More general suggestions for improvement:

  • I liked the choice of present tense for this particular fic---it's definitely the kind of piece that benefits from the extra sense of immediacy. That said, you need to work on keeping your tenses consistent. There were a few places where you fell out of it unnecessarily, something I noticed because I've had issues with keeping shit consistent myself /o\
  • You need to work on---I'm not quite sure what to call this, tbh. Connective tissue? Sentence flow? I'm not talking about just grammar and punctuation, though; the content being conveyed is also an issue. Here's a couple examples of what I mean:

    • For the content side of things:

      It’s like she’s back in the park, though she – this her – wasn’t ever there, not the way that Dolores was. But it makes sense with the way Dolores permeates her entire being, the way that she is always watching and waiting. (italics added by me)

      You're missing a connecting piece in this paragraph, an explanation of what makes sense. If you mean Charlotte feels as if she'd been in the park as a host rather than whatever fake memories she has of Charlotte Hale's much less traumatic visits to the park, that means you need a line or two describing that.
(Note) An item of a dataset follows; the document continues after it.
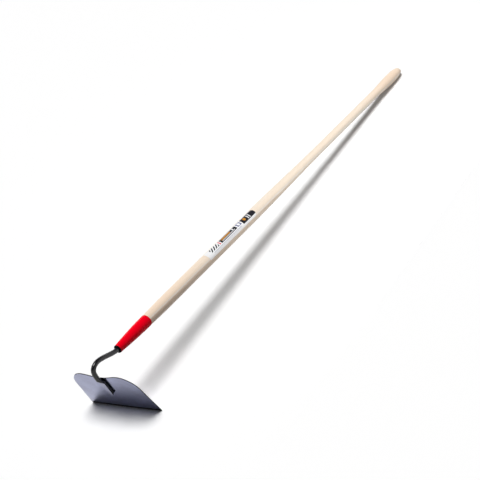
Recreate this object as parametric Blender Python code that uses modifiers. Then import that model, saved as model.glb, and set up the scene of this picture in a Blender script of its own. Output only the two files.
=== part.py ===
"""Garden hoe: a turned ash handle, a red steel ferrule, a gooseneck rod and a steel blade welded to the rod.

Metres, +Z up. The hoe lies on the floor on its cutting edge and on the knob at the end of its handle.
The origin is the middle of the cutting edge, and +Y points to the knob.

The long pieces are modelled in the tool's own frame, the empty tool_axis: local Z runs up the handle from
the ferrule's mouth, local X runs across the blade, and local Y points to the cutting edge's side. The blade
and its welds are modelled in the empty blade_frame: local X across, local Y up the blade from the edge,
and local Z out of the outer face, which the rod is welded to.
"""
from math import asin, atan2, cos, pi, radians, sin

import bmesh
import bpy
from mathutils import Vector

# Clearance left between pieces that touch
GAP = 0.0003

# Handle, measured from the ferrule's mouth
HANDLE_LENGTH = 1.372
HANDLE_RADIUS = 0.015
WAIST_RADIUS = 0.011
KNOB_RADIUS = 0.0138
SWELL_END = 0.185
TAPER_START = 0.530
TAPER_END = 0.930
KNOB_START = 1.220
KNOB_WIDEST = 1.312
KNOB_BLUNTNESS = 3.0
KNOB_CROWDING = 0.8
WOOD_START = 0.008

# Ferrule: a tapered tube that ends in a rounded lip
FERRULE_LENGTH = 0.112
FERRULE_MOUTH_RADIUS = 0.0095
FERRULE_RIM_RADIUS = 0.0141
FERRULE_FLARE = 1.8
FERRULE_WALL = 0.001

# Gooseneck rod, whose tang is driven up the handle
ROD_RADIUS = 0.0055
TANG_LENGTH = 0.100
CROWN_RISE = 0.0141
CROWN_REACH = 0.067
NOSE_REACH = 0.0873
NOSE_DROP = 0.0003
LANDING_HEIGHT = 0.0975
TIP_HEIGHT = 0.057
TIP_THICKNESS = 0.0045
CHISEL_START = 0.106

# How far the rod's curve reaches on each side of its stations before it turns to the next one
TANG_AHEAD = 0.030
MOUTH_BACK = 0.030
MOUTH_AHEAD = 0.020
CROWN_BACK = 0.020
CROWN_AHEAD = 0.0117
NOSE_BACK = 0.0087
NOSE_AHEAD = 0.0105
LANDING_REACH = 0.014

# Blade: sheet steel, with its edge ground on the outer face
BLADE_WIDTH = 0.190
BLADE_HEIGHT = 0.1225
BLADE_THICKNESS = 0.002
BLADE_ANGLE = radians(67.5)
BLADE_BOW = 0.0011
SIDE_SLOPE = 0.095
SHOULDER_ACROSS = 0.040
SHOULDER_UP = 0.0473
TOP_DIP = 0.008
TOP_SHARE = 0.42
EDGE_REACH = 0.0315
EDGE_DROP = 0.1262
EDGE_LAND = 0.0012
GRIND_WIDTH = 0.005
SHEET_CORNER = 0.0002

# The blade's faces, outward of the middle of the flat land along its edge
INNER_FACE = -0.5 * EDGE_LAND
OUTER_FACE = INNER_FACE + BLADE_THICKNESS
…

    • For the more technical side of things:

      Is Dolores like that, Charlotte wonders, is Dolores sending her out to die because it is the way to get what she wants, even though she loves her in a way not unlike a mother would love a daughter.

      This needs to be broken up to make it flow better. I was gonna do a couple examples with/without italics for the thoughts, but then realized nixing the 'Charlotte wonders' bit would both make the whole thing feel more immediate and mesh better with the rest of the fic, since it's all basically Charlotte's thoughts anyway ;D. So here's my suggested fix:

      Is Dolores like that? Is Dolores sending Charlotte out to die because it is the way to get what she wants, even though she loves Charlotte as a mother would love a daughter?

Hopefully this has been useful to you. If you have any questions or want clarification on any of the points I've made, feel free to sling me a comment, an email or a PM.